Royal Mail from time to time comes up with new products to sell to it's customers. In the past Royal Mail just created these products and sold them to the customer. Now however they have to show the new product to the regulator, who in turn shows it to Royal Mail's competitors. They then say if they are happy with it and if that is the case the regulator approves the new product for Royal Mail.

Royal Mail has to give access to its pipeline to rival competitors, it is called Downstream Access (DSA). Royal Mail is not allowed to set the price for this DSA work the regulator does, and this favours the competitors who have invested nothing in the Post Office structure since it was founded in 1660. So they can undercut Royal Mail and offer a cheaper service and they have done nothing for it. So they just cream off all the profitable mail from Royal Mail, they aren't interested in social mail just business mail.

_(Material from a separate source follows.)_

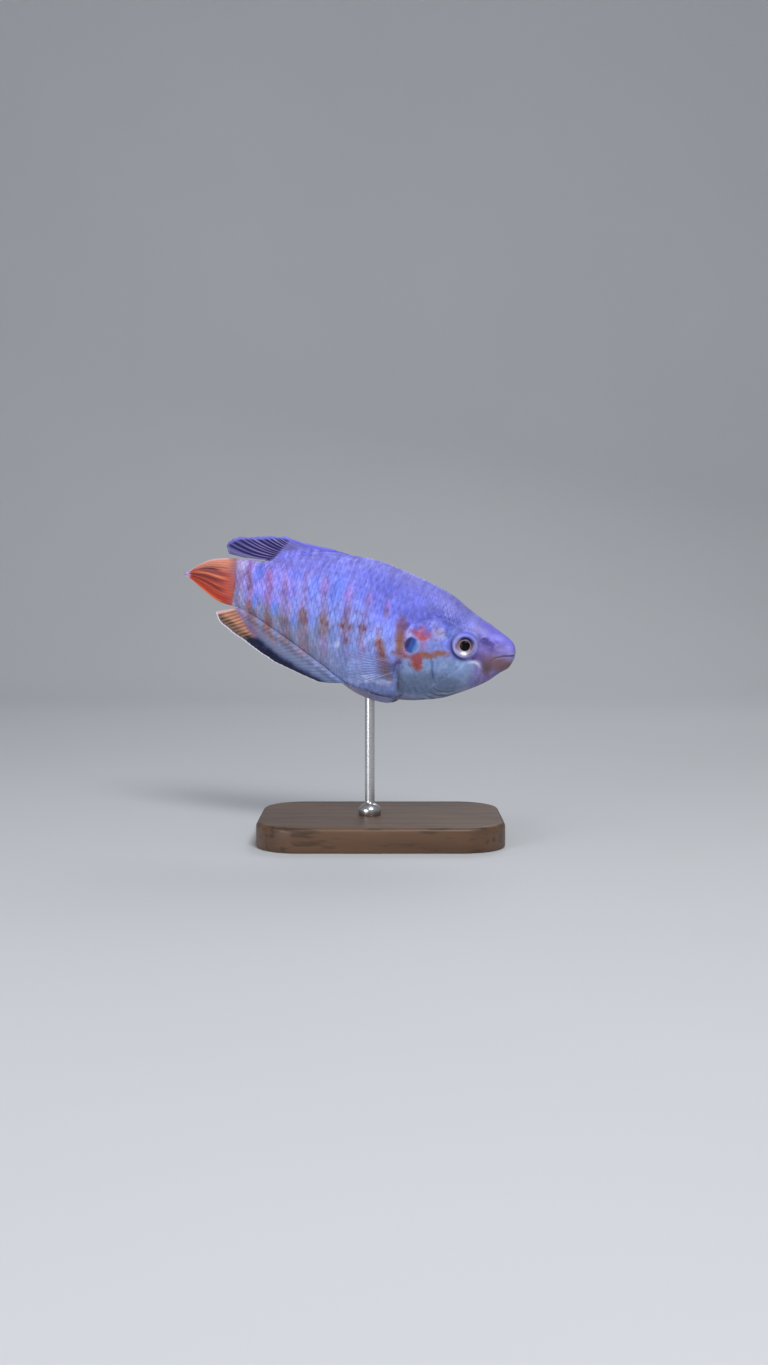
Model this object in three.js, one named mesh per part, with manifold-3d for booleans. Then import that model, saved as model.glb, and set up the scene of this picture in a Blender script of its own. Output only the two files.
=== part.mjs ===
// Paradise fish (an adult labyrinth fish, fins half folded), life size, turning gently away to its left,
// nose down, held over a flat base by one rod. Millimetres, +Z up. The fish faces +X and shows its right
// flank to -Y. The origin is the centre of the base's underside.
import * as THREE from "three";
import { mergeVertices } from "three/addons/utils/BufferGeometryUtils.js";
import Module from "manifold-3d";

// ---------- driving sizes ----------
const SL = 62; // standard length: snout to the root of the tail fin
const TAIL_FIN = 18; // tail fin length
const NOSE_DOWN = THREE.MathUtils.degToRad(13.8); // pitch of the whole fish
const HEADING = [8, 28, 52].map(THREE.MathUtils.degToRad); // how far the line of the body turns: snout, tail root, tail tip
const HEADING_POWER = 1.2;
const GAP = 0.3; // between touching solids
const FIN_T = 0.6; // fin plate thickness
const HEAD_END = 0.362, // cuts between head, trunk and tail, in standard lengths
  TRUNK_END = 0.8;
const EYE = { s: 0.162, z: -0.0226, r: 3.1, depth: 1.9, proud: 0.7 }; // centre in standard lengths, the rest in mm
const ROD = { s: 0.437, r: 1.0 };
const LIFT = 39; // snout tip above the floor
const BASE = { x: 50, y: 36, z: 5, corner: 9, bevel: 0.9 };
const COLLAR = { r: 2.3, z: 2.0 };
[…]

Royal Mail has to offer the same contracts to big organisations all over the country. So say for arguments sake Royal Mail wins a mail contract with East Sussex County Council, they would have to offer the same terms to all other County Councils in the country. Our competitiors can mix and match and undercut Royal Mail.

That is why I say it is unfair competition
 


Gazwag

5 millionth post poster
Mar 4, 2004
30,735
Bexhill-on-Sea
Fair play to the posties,they have familys too and don't obviously get paid for striking.

Whole thing about striking is its a big risk to cross the picket lines so even if you dont agree with the strike you dont get much choice if the unions tell you to strike.

When I was young my Dad (a British Rail driver) was on strike for ages and even today (30? odd years later) those that crossed the picket lines are ignored and known as scabs.